Stated goal: Write out, word for word, only the data from its first line to the line containing "self.finishes.append(finish)".

Information shown:
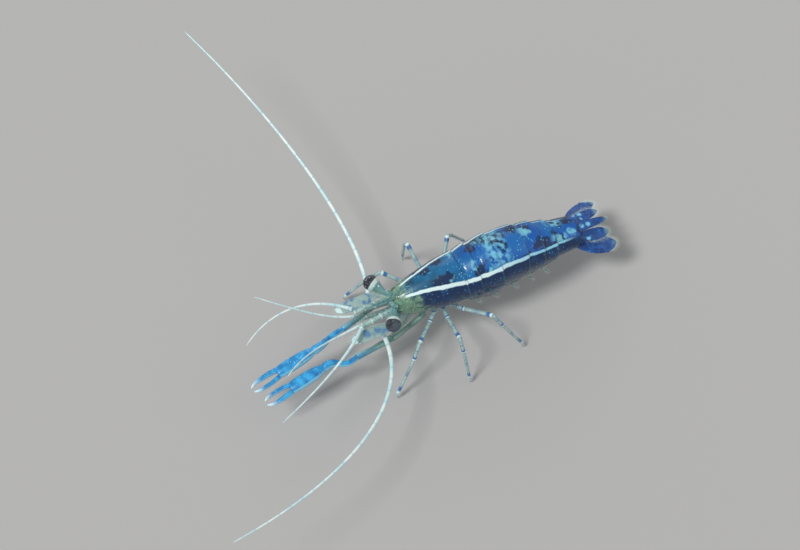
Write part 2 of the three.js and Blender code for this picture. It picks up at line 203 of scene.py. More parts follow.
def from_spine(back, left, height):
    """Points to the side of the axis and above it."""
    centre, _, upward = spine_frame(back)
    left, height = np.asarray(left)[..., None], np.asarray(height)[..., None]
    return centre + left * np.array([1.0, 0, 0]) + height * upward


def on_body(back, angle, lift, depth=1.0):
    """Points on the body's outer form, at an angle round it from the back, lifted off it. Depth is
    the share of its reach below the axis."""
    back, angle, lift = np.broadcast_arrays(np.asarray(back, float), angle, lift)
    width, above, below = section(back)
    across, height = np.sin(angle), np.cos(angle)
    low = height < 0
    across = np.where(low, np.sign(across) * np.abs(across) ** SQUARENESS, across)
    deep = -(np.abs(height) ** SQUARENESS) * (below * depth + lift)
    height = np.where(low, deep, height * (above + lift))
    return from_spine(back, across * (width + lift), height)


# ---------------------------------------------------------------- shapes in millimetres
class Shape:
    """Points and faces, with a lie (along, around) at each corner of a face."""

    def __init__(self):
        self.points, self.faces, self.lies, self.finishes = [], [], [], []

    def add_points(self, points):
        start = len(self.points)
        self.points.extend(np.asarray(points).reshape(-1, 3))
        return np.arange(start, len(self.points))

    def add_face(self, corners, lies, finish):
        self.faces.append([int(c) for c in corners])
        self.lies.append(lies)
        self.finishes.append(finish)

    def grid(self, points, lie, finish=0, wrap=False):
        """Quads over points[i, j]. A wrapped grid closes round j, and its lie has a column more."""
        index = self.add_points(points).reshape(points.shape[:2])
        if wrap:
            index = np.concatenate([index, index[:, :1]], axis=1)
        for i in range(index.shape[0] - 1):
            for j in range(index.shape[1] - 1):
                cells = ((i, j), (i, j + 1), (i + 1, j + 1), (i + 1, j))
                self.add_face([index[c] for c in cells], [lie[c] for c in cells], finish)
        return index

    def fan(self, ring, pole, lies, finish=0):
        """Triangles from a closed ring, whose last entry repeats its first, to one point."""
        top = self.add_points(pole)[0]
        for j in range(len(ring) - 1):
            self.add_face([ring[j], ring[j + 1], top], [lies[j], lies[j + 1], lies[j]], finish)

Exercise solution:
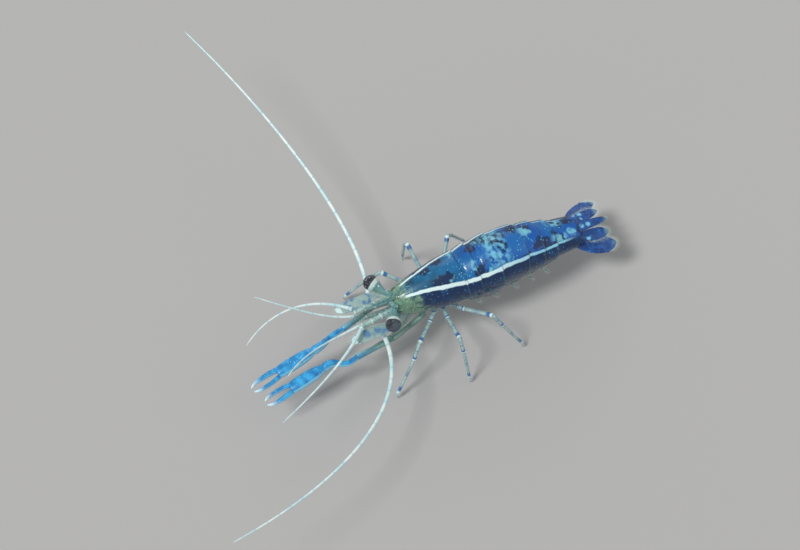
Write part 2 of the three.js and Blender code for this picture. It picks up at line 203 of scene.py. More parts follow.
def from_spine(back, left, height):
    """Points to the side of the axis and above it."""
    centre, _, upward = spine_frame(back)
    left, height = np.asarray(left)[..., None], np.asarray(height)[..., None]
    return centre + left * np.array([1.0, 0, 0]) + height * upward


def on_body(back, angle, lift, depth=1.0):
    """Points on the body's outer form, at an angle round it from the back, lifted off it. Depth is
    the share of its reach below the axis."""
    back, angle, lift = np.broadcast_arrays(np.asarray(back, float), angle, lift)
    width, above, below = section(back)
    across, height = np.sin(angle), np.cos(angle)
    low = height < 0
    across = np.where(low, np.sign(across) * np.abs(across) ** SQUARENESS, across)
    deep = -(np.abs(height) ** SQUARENESS) * (below * depth + lift)
    height = np.where(low, deep, height * (above + lift))
    return from_spine(back, across * (width + lift), height)


# ---------------------------------------------------------------- shapes in millimetres
class Shape:
    """Points and faces, with a lie (along, around) at each corner of a face."""

    def __init__(self):
        self.points, self.faces, self.lies, self.finishes = [], [], [], []

    def add_points(self, points):
        start = len(self.points)
        self.points.extend(np.asarray(points).reshape(-1, 3))
        return np.arange(start, len(self.points))

    def add_face(self, corners, lies, finish):
        self.faces.append([int(c) for c in corners])
        self.lies.append(lies)
        self.finishes.append(finish)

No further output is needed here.